Friday, May 21, 2021

Fiction Friday (132)

 

 

I had meant to take a break from reading YA fiction, but recently the library I work out weeded the Teen collection and I went through the DISCARDs and grabbed a few that looked interesting. I started to read this one, mostly because the cover appealed to me, and because it was named after an Iron and Wine album. It turned out to be a very satisfying read.

Our Endless Numbered Days by Claire Fuller

(Tin House Books, 2015)

The world of adults and the world of children are often lived in separate realities that overlap somewhere in the middle like circles on a venn diagram, leaving members of each without a full understanding of how the other half lives. This is very much 8yo Peggy's situation, living on an estate in North London in the mid-70s with her eccentric parents. Her mother is a famous German pianist; her younger father a survivalist dreamer. Both seem to exist outside Peggy's internal world except when their world intrudes into hers.

Peggy's father emerges quickly as an unstable personality, and after a fallout with his wife, begins to fully embrace a split with reality, sweeping his daughter along with her. When the two of them leave their home and hike off into the secluded mountains of Bavaria, Peggy has no idea she will be spending the next nine years of her life alone in a cabin with her father. Terrified of crossing the river, and walled in by mountains, there is nowhere to go. Even if there was, her father has told her that beyond their little section of forest, the rest of the world has vanished.

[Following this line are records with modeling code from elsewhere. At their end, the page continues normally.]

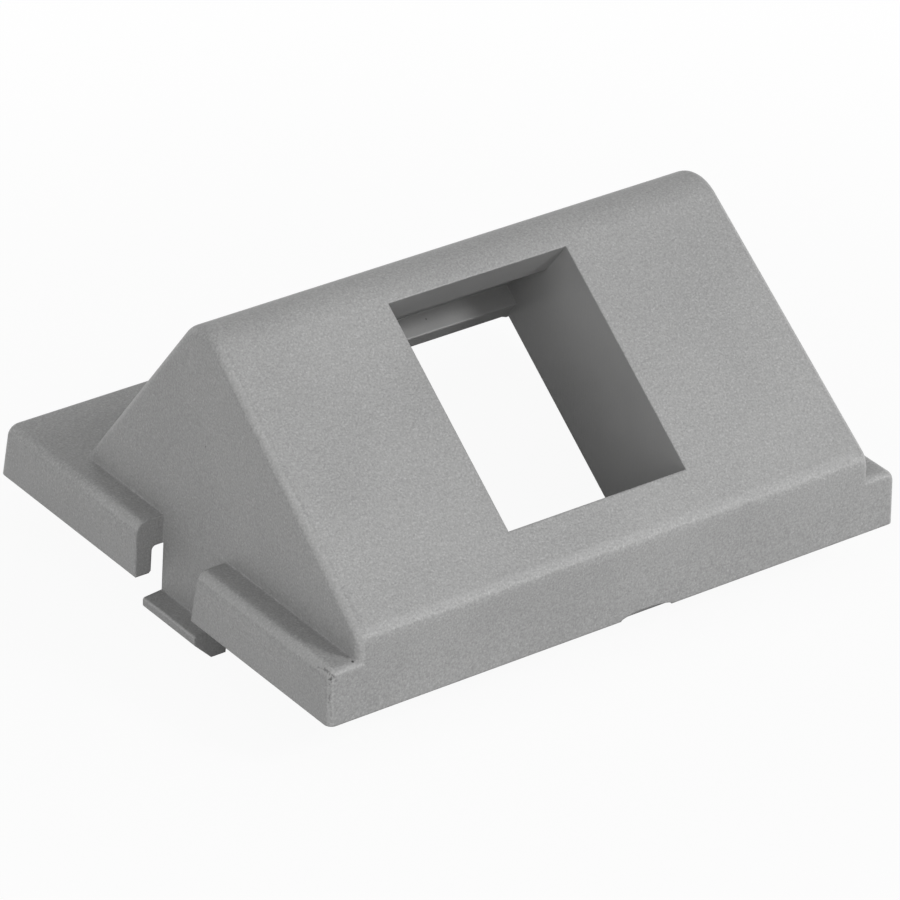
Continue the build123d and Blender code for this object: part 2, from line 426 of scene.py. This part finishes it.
# Reflections see the paper as white too, but not the paper under the insert, which is in the dark
rays = place(paper_tree, "ShaderNodeLightPath").outputs
paper_across = sums(paper_tree, "ABSOLUTE", height_along(paper_tree, on_paper, (1, 0, 0)))
paper_deep = sums(paper_tree, "ABSOLUTE", height_along(paper_tree, on_paper, (0, 1, 0)))
clear_of_insert = highest(
    paper_tree,
    fade(paper_tree, paper_across, start=0.0215, end=0.0265),
    fade(paper_tree, paper_deep, start=0.0175, end=0.0225),
)
in_gloss = highest(paper_tree, rays["Is Glossy Ray"], rays["Is Transmission Ray"])
in_gloss = times(paper_tree, in_gloss, clear_of_insert)
seen = highest(paper_tree, rays["Is Camera Ray"], in_gloss)

# Close to the insert a little of the lit paper shows through the white, and with it the shadow
from_insert = place(
    paper_tree, "ShaderNodeVectorMath", {0: on_paper}, operation="LENGTH"
).outputs["Value"]
whiteness = fade(
    paper_tree, from_insert, start=0.030, end=0.110, to_start=0.94, to_end=1.0
)
seen = times(paper_tree, seen, whiteness)
paper_surface = place(
    paper_tree, "ShaderNodeMixShader", {0: seen, 1: lit_paper, 2: white_paper}
).outputs[0]
place(paper_tree, "ShaderNodeOutputMaterial", {"Surface": paper_surface})
table.materials.append(paper)

room = bpy.data.worlds.new("pale_room")
room.use_nodes = True
room_tree = room.node_tree
room_tree.nodes.clear()
rays = place(room_tree, "ShaderNodeLightPath").outputs
seen = highest(
    room_tree, rays["Is Camera Ray"], rays["Is Transmission Ray"], rays["Is Glossy Ray"]
)
towards = place(room_tree, "ShaderNodeTexCoord").outputs["Generated"]
depth_of_room = height_along(room_tree, towards, (0, 1, 0))
room_strength = fade(
    room_tree, depth_of_room, start=-0.4, end=0.7, to_start=0.57, to_end=0.17
)
room_light = place(
    room_tree, "ShaderNodeBackground", {"Color": white, "Strength": room_strength}
).outputs[0]
room_white = place(
    room_tree, "ShaderNodeBackground", {"Color": white, "Strength": 1.0}
).outputs[0]
room_surface = place(
    room_tree, "ShaderNodeMixShader", {0: seen, 1: room_light, 2: room_white}
).outputs[0]
place(room_tree, "ShaderNodeOutputWorld", {"Surface": room_surface})
bpy.context.scene.world = room


def hang_lamp(name, direction, distance, size, watts):
    """A square soft lamp that hangs in a direction from the insert and faces it."""
    lamp = bpy.data.lights.new(name, "AREA")
    lamp.size = size
    lamp.energy = watts
    hung = bpy.data.objects.new(name, lamp)
    middle_of_insert = Vector((0, 0, 0.008))
    towards_lamp = Vector(direction).normalized()
    hung.location = towards_lamp * distance + middle_of_insert
    hung.rotation_mode = "QUATERNION"
    hung.rotation_quaternion = towards_lamp.to_track_quat("Z", "Y")
    bpy.context.scene.collection.objects.link(hung)


hang_lamp("key_lamp", (0.414, -0.684, 0.598), distance=0.60, size=0.13, watts=1.42)
hang_lamp("left_fill", (-0.88, -0.30, 0.26), distance=0.60, size=0.35, watts=0.60)
hang_lamp("back_fill", (-0.25, 0.96, 0.03), distance=0.60, size=0.30, watts=0.36)
bpy.context.scene.view_settings.view_transform = "Standard"

# THE CAMERA
# It stands where the photograph was taken from: to the front left, about thirty degrees up, with
# the level a little off. Place and lens come from the straight edges in the photograph.
camera_place = Vector((-0.21322, -0.28592, 0.20856))
turn = radians(-36.717)
rise = radians(29.8525)
off_level = radians(1.5623)
backward = Vector((sin(turn) * cos(rise), -cos(turn) * cos(rise), sin(rise)))
level_look = backward.to_track_quat("Z", "Y")
view_camera = bpy.data.cameras.new("photo_camera")
view_camera.sensor_width = 36.0
view_camera.lens = 242.66
view_camera.clip_start = 0.02
view_camera.clip_end = 20.0
photo_camera = bpy.data.objects.new("photo_camera", view_camera)
photo_camera.location = camera_place
photo_camera.rotation_mode = "QUATERNION"
photo_camera.rotation_quaternion = level_look @ Quaternion((0, 0, 1), off_level)
bpy.context.scene.collection.objects.link(photo_camera)
bpy.context.scene.camera = photo_camera
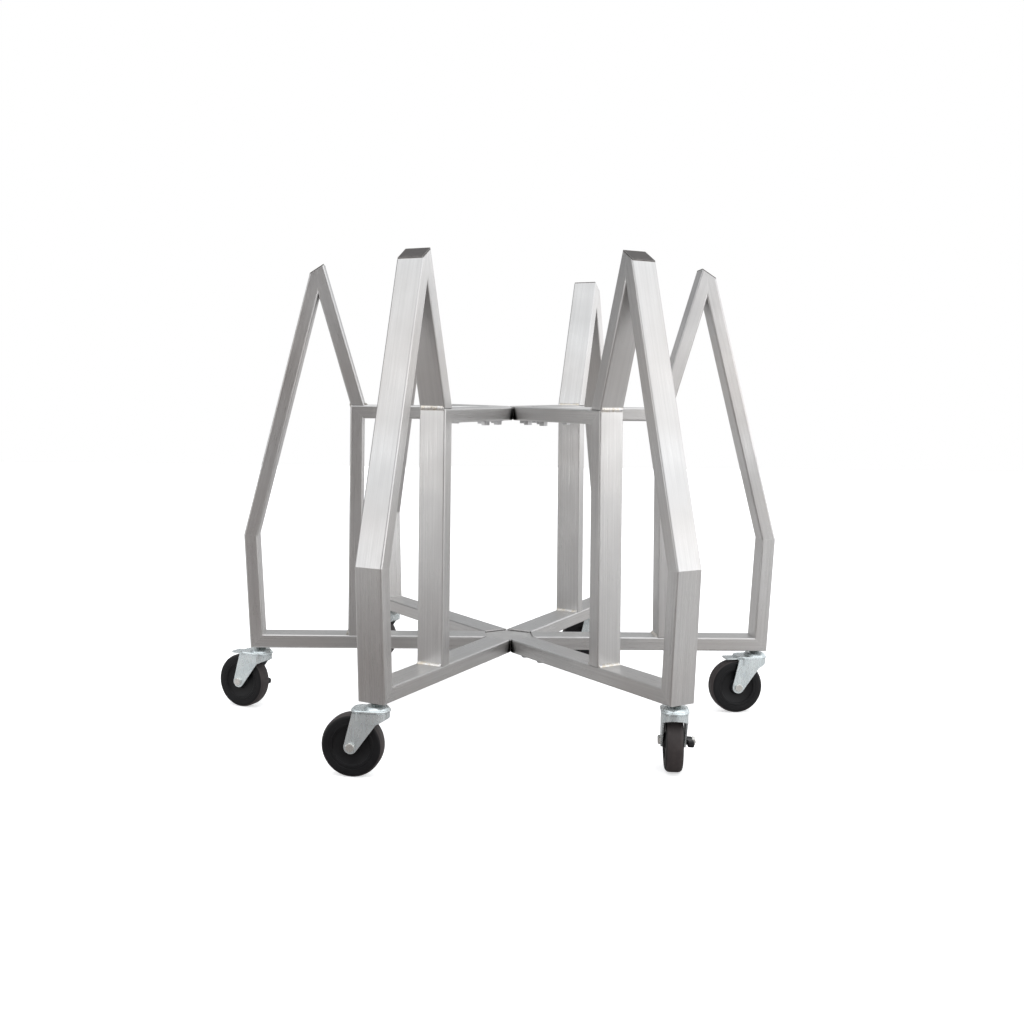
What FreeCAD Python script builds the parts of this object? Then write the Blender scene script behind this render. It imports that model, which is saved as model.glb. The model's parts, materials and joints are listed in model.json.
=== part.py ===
"""Drum dolly: six tubular frames bolted to two hub plates in a star, riding on six swivel casters.

The drum stands on the upper arms and the six leaning guides centre it as it is lowered in.
Millimetres, +Z up. The origin is the centre of the upper hub plate's top face, on the vertical
centre axis, and frame 1 lies along +X.
"""

import FreeCAD, Part
import math
import os

from FreeCAD import Vector

# ---- whole object ----
FRAME_COUNT = 6
FRAME_STEP = 360.0 / FRAME_COUNT
LOAD_HEIGHT = 120.0            # floor to the underside of the lower arms

# ---- rectangular tube, 2 x 1 inch, its wide side across the frame ----
TUBE_WIDE = 50.8
TUBE_THIN = 25.4
TUBE_WALL = 2.1
TUBE_CORNER = 3.2

# ---- one frame, as radius from the centre axis and height above the arm's underside ----
ARM_START_R = 44.8
OUTER_FOOT_R = 492.0
KINK_R = 506.5
KINK_Z = 214.9
TIP_OUTER_R = 387.0
TIP_OUTER_Z = 713.0
TIP_INNER_R = 361.5
TIP_INNER_Z = 730.3
INNER_POST_R = 282.0
UPPER_ARM_TOP = 463.0
GUIDE_SEAT_R = 280.6           # inner face of the inner guide where it stands on the upper arm
CAP_THICK = 2.0

# ---- weld beads ----
BEAD_LEG = 4.0
BEAD_BULGE = 0.33              # how far a corner bead's crest stands beyond its chord
SEAT_BEAD_PROUD = 1.0

# ---- hub plates and their bolts ----
HUB_THICK = 20.0
HUB_APOTHEM = 43.5
TONGUE_WIDE = 44.0
TONGUE_STEP = 0.5              # the tongues' tops are this much below the core's
TONGUE_END_R = 130.0
BOLT_RADII = (57.0, 107.0)
BOLT_SHANK_R = 4.70
BOLT_TAPPED_R = 4.75
BOLT_CLEAR_R = 5.2
BOLT_REACH = 20.0
BOLT_FLANGE_R = 10.0
BOLT_FLANGE_THICK = 1.6
BOLT_HEAD_FLATS = 14.3
BOLT_HEAD_THICK = 6.9
HEAD_TOP_INSET = 0.3           # a hexagon's top circle is this much inside its flats

# ---- casters, in their own axes: x trails, y is to the left of x, z from the arm's underside ----
STEM_CIRCLE_R = 475.0
STEM_R = 6.35
STEM_TOP = 16.0
STEM_COLLAR_R = 9.0
STEM_COLLAR_THICK = 2.0
STEM_HEAD_R = 9.0
STEM_HEAD_THICK = 3.4
STEM_TUBE_HOLE_R = 6.8
NUT_FLATS = 19.0
NUT_THICK = 10.0
RUNNING_GAP = 0.05             # radial clearance of every turning fit

CROWN_TOP = -6.0
CROWN_EDGE_TOP = -11.5
CROWN_RIM = -15.0
CROWN_HALF_WIDE = 22.5
CROWN_TAIL_X = 40.0
CROWN_TAIL_CORNER = 16.0
CROWN_EDGE_ROUND = 2.0
DOME_TOP_R = 12.5
DOME_CREST = (17.6, -7.4)      # radius and height the dome passes through between top and foot
DOME_FOOT_R = 21.0
RACE_GROOVE = 1.4              # open line between the cap's rim and the skirt
RACE_INSET = 4.0
SKIRT_INSET = 1.5
SKIRT_WALL = 3.0
SKIRT_POCKET_TOP = -18.0
SKIRT_NOSE_DEEP = 9.0
SKIRT_TAIL_DEEP = 10.0
LEG_OUTER_Y = 20.0
LEG_THICK = 2.5
LEG_FRONT_X = -3.0
LEG_FRONT_Z = -33.0
LEG_FRONT_FLAT = 12.0          # how far the skirt's lower edge runs level behind the leg's front
LEG_REAR_X = 36.0
LEG_END_R = 11.0
TAB_END_X = 60.0               # light tab over the wheel, on the casters that have a brake
TAB_HALF_WIDE = 13.0
TAB_THICK = 3.0
TAB_CORNER = 3.0

TRAIL = 38.0
AXLE_Z = -70.0
WHEEL_R = LOAD_HEIGHT + AXLE_Z
WHEEL_WIDE = 28.0
WHEEL_SHOULDER = 7.0
WHEEL_CLEARANCE = 1.5
CORE_R = 34.0
CORE_HUB_R = 13.0
CORE_HUB_WIDE = 33.5
CORE_RIM_WIDE = 27.0
CORE_WEB_WIDE = 22.0
CORE_WEB_INNER_R = 15.0
CORE_WEB_OUTER_R = 30.0
CORE_RIM_INNER_R = 31.0
CORE_KEY_R = 36.5              # rib in the middle of the rim that locks the tyre
CORE_KEY_WIDE = 10.0
BUSHING_R = 6.35
AXLE_R = 4.0
AXLE_HEAD_FLATS = 13.0
AXLE_HEAD_THICK = 4.6
AXLE_NUT_THICK = 4.5
AXLE_END_BEYOND_NUT = 1.0

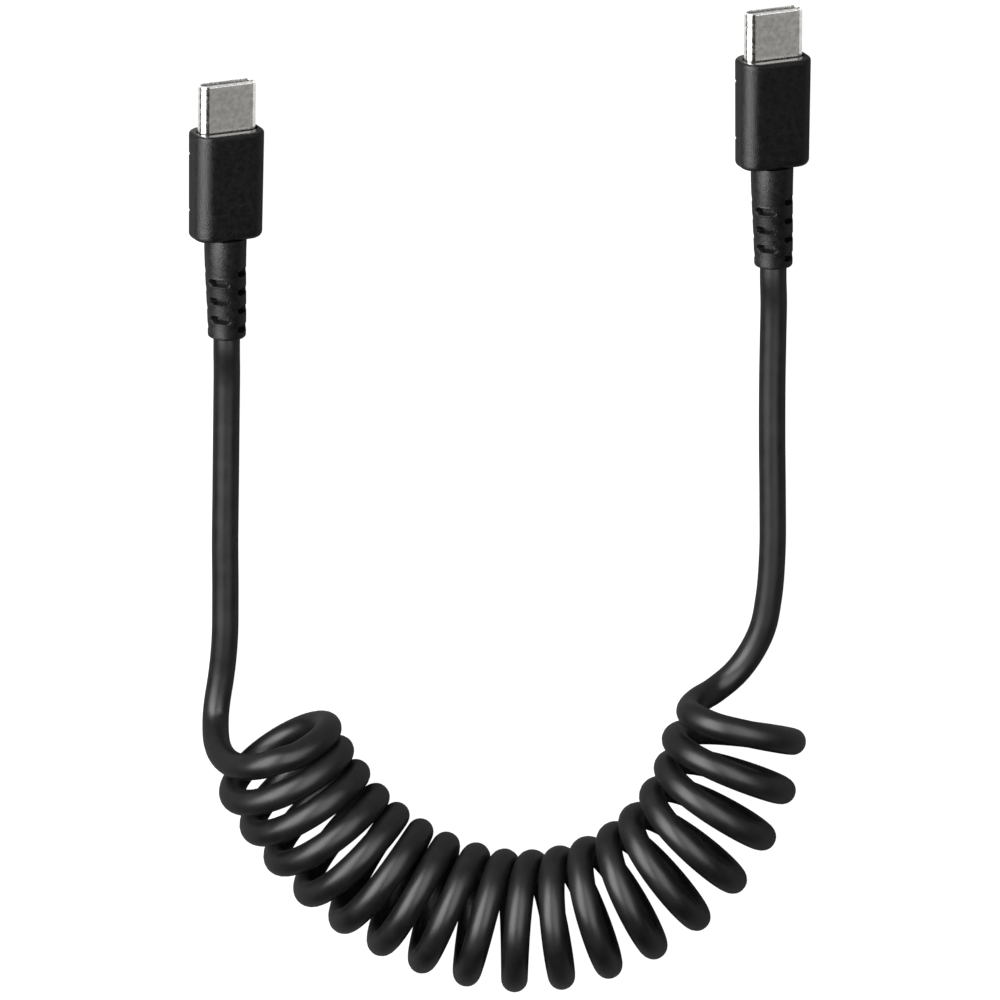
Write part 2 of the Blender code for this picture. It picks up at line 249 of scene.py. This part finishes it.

This is one of those novels the joins the reader to the main character. The reader is the character's only true friend and confidant. As a result, we get to know Punzel, nee Peggy and she becomes someone we care about. She is a very strong character, yet we lament her losses that she cannot fully comprehend. And as her father's mental grasp on begins to falter, we begin to fear for her safety. 

We are never completely fearful for her however, because the novel alternates between her time in the woods and her time home, which is very effective in creating a sense of mystery and providing clues to keep the reader engaged. There are a few open ended questions at the end, deliberately so, that are meant to engage younger readers to consider options. However adult readers are fairly convinced of what happened.